The importance of the _Mellish_ as a prize was far greater, of course, than her mere money value, because of the uniforms she carried. These were at once forwarded to Washington’s men at Trenton. So great, indeed, had been the value of this transport, that Captain Jones had determined to sink her if at any time he deemed her in great danger of recapture by the enemy, because her loss would “distress the enemy more than can be easily imagined.” The service which John Paul Jones had rendered the colonies during the fall of 1776 was greater than that of any other man who had been afloat.
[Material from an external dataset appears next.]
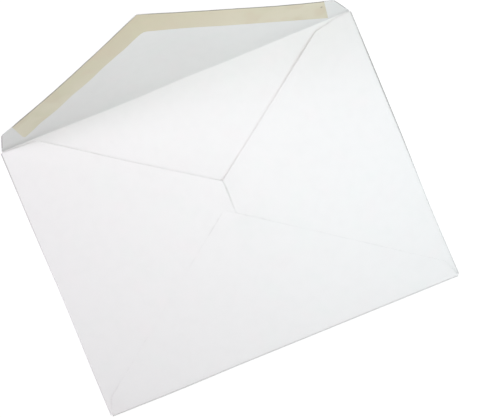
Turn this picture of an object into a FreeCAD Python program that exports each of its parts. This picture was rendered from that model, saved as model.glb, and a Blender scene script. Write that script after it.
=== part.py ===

Nevertheless, on reaching port, instead of finding rewards and promotions awaiting him, “he was mortified by degradation and injustice.” Commodore Hopkins, though about to be dismissed from the service, was still commander-in-chief of the navy. Jealous of the growing fame of John Paul Jones, he placed Captain Hinman in command of the _Alfred_ and ordered Jones back to the little brig _Providence_. Nor was that the worst of the trouble that Captain Jones had to face. The politicians in Congress had kept the distribution of rank in their own hands--they had, in fact, declared on April 17, 1776, that rank should not be regulated by the date of original appointments, but at the discretion of the Congress. So it was that the men in the navy who had influence in Congress could get promotion regardless of the quality of their services, while men without influence had to suffer. While John Paul Jones was on the high seas gathering supplies for the American army the Congress made out a new list of naval captains, and Jones, who had been the first of the lieutenants after a list of five captains, found himself the eighteenth in the new list of captains, although none of those ahead of him had rendered more distinguished services than he or showed greater ability as a commander, and but three or four at most had done as well. And John Paul Jones always wrote the word rank with a capital R.